Genesis of interictal spikes in the CA1: a computational investigation

• Published in: Frontiers in neural circuits Vol. 8; p. 2
• Main Authors: Ratnadurai-Giridharan, Shivakeshavan, Stefanescu, Roxana A, Khargonekar, Pramod P, Carney, Paul R, Talathi, Sachin S
• Format: Journal Article
• Language: English
• Published: Switzerland Frontiers Research Foundation 27.01.2014; Frontiers Media S.A
• Subjects: Action Potentials - physiology; Animals; Bicuculline; CA1 Region, Hippocampal; CA1 Region, Hippocampal - physiopathology; computational modeling; Computer applications; Computer Simulation; Convulsions & seizures; Epilepsy; Epilepsy, Temporal Lobe; Excitability; interictal spikes; Investigations; Male; Mimicry; Models, Neurological; Morphology; Neural networks; Neurons - physiology; Neuroscience; paroxysmal depolarization shift; Rats; Rats, Sprague-Dawley; Seizures - chemically induced; Seizures - physiopathology; Sensory neurons; United States > US; computational models; temporal lobe epilepsy; paroxysmal depolarization shift; hippocampal CA1 region; interictal spikes
• ISSN: 1662-5110; 1662-5110
• DOI: 10.3389/fncir.2014.00002

Interictal spikes (IISs) are spontaneous high amplitude, short time duration <400 ms events often observed in electroencephalographs (EEG) of epileptic patients.
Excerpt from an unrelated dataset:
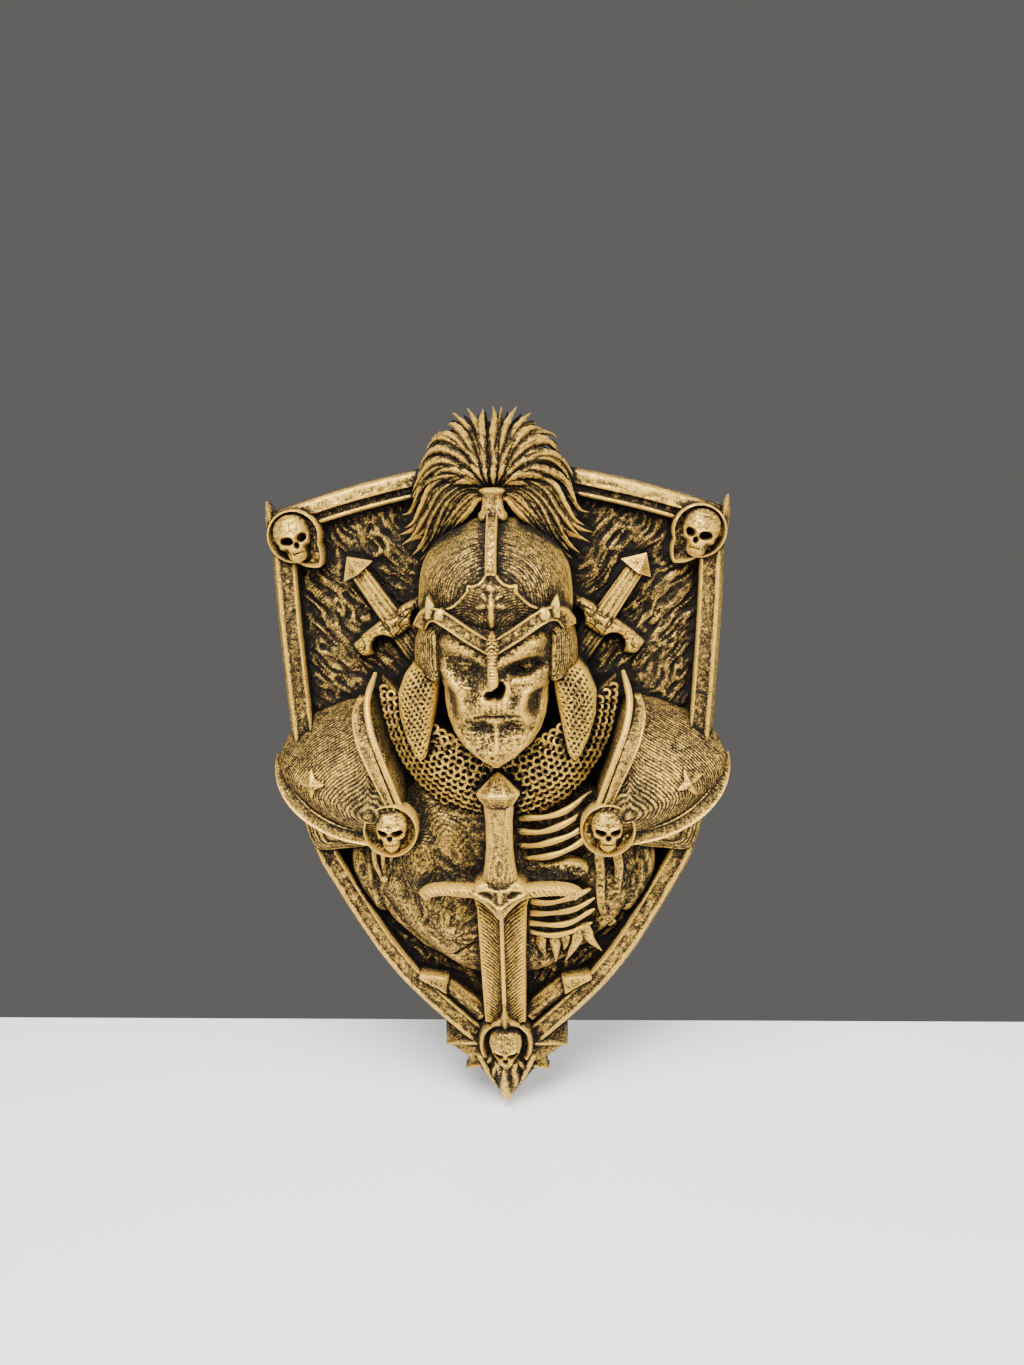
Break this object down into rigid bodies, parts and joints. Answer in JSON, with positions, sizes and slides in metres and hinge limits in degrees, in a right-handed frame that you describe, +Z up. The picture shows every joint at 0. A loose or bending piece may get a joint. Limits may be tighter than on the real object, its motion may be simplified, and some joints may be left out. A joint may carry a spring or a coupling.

In vitro analysis of resected mesial temporal lobe tissue from patients with refractory temporal lobe epilepsy has revealed the presence of IIS in the CA1 subfield. In this paper, we develop a biophysically relevant network model of the CA1 subfield and investigate how changes in the network properties influence the susceptibility of CA1 to exhibit an IIS. We present a novel template based approach to identify conditions under which synchronization of paroxysmal depolarization shift (PDS) events evoked in CA1 pyramidal (Py) cells can trigger an IIS. The results from this analysis are used to identify the synaptic parameters of a minimal network model that is capable of generating PDS in response to afferent synaptic input. The minimal network model parameters are then incorporated into a detailed network model of the CA1 subfield in order to address the following questions: (1) How does the formation of an IIS in the CA1 depend on the degree of sprouting (recurrent connections) between the CA1 Py cells and the fraction of CA3 Shaffer collateral (SC) connections onto the CA1 Py cells? and (2) Is synchronous afferent input from the SC essential for the CA1 to exhibit IIS? Our results suggest that the CA1 subfield with low recurrent connectivity (absence of sprouting), mimicking the topology of a normal brain, has a very low probability of producing an IIS except when a large fraction of CA1 neurons (>80%) receives a barrage of quasi-synchronous afferent input (input occurring within a temporal window of ≤24 ms) via the SC. However, as we increase the recurrent connectivity of the CA1 (P sprout > 40); mimicking sprouting in a pathological CA1 network, the CA1 can exhibit IIS even in the absence of a barrage of quasi-synchronous afferents from the SC (input occurring within temporal window >80 ms) and a low fraction of CA1 Py cells (≈30%) receiving SC input. Furthermore, we find that in the presence of Poisson distributed random input via SC, the CA1 network is able to generate spontaneous periodic IISs (≈3 Hz) for high degrees of recurrent Py connectivity (P sprout > 70). We investigate the conditions necessary for this phenomenon and find that spontaneous IISs closely depend on the degree of the network's intrinsic excitability.